L’Europa ripristina i confini per 2 anni.
A rischio Schengen e la tenuta politica dell’Unione europea.
L’Europa lancia la procedura per prolungare da maggio la chiusura delle frontiere per altri 2 anni, imponendo alla Grecia di bloccare i flussi dei profughi in arrivo dalla Turchia verso l’Europa del Nord. E’, quella della sospensione, una decisione che mette a rischio non solo Schengen ma il futuro stesso dell’Unione.
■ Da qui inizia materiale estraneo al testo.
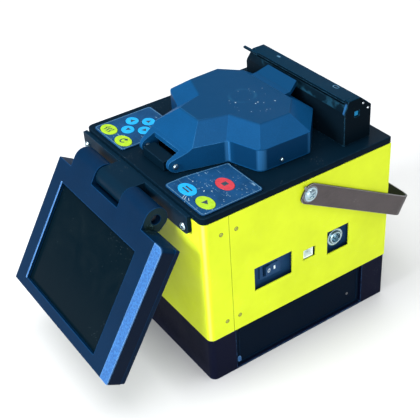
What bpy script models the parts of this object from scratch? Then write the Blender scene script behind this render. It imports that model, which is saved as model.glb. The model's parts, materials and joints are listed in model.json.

Appare come una sconfitta politica ed un’ulteriore dimostrazione che gli interessi più forti prevalgono sui più deboli in un’alleanza che scarseggia di equilibrio ed equità.
A maggio Austria, Francia, Germania, Svezia, Danimarca, Olanda e Norvegia non potrebbero più mantenere i controlli alle frontiere ripristinati a settembre dell’anno appena trascorso. Dunque è stata stabilita l’attivazione dell’articolo 19b di Schengen, approvata dagli ambasciatori dei 28 Paesi riuniti a Bruxelles, ma senza voto, dato che il rappresentante greco non lo ha richiesto e dunque bloccando la possibilità di voto contrario da parte dell’Italia e della Spagna, danneggiate da questa decisione. L’articolo attivato permette ai suddetti Paesi di mantenere la chiusura delle frontiere almeno per altri due anni.
Ciò che temono i partners mediterranei è che i Paesi del nord risolvano di bloccare le frontiere verso l’Europa del sud, lasciandole invece aperte tra di loro, dando così vita a una sorta di mini-Schengen che di fatto costituirebbe la morte dell’alleanza. Si tratterebbe di un espediente per arrestare il flusso dei profughi che transitano dalla Grecia e consentire a leader di governo come la Merkel, che ha sostenuto una politica di accoglienza, di non rischiare di perdere il consenso a causa dell’ingresso massiccio e poco controllato dei rifugiati.
Con un simile scenario il rischio per l’Italia è quello di dover ricevere una nuova ondata migratoria provocata dalla chiusura della rotta balcanica: i migranti che fino ad oggi passando da Turchia, Grecia e Macedonia si dirigono a nord, sarebbero costretti a tornare a partire dalla Libia o ad attraversare l’Egeo dalla Grecia all’Italia. E l’Italia si troverebbe isolata rispetto ai paesi del nord nel gestire i nuovi arrivi.
E’ un modo, sembra, per non risolvere insieme una crisi umanitaria che tocca tutti e non solo Grecia ed Italia che invece sono lasciate sole. Il ripristino dei controlli alle frontiere, inoltre, sia che divenga permanente o a lungo termine, costerebbe tra i 5 e i 18 miliardi l’anno.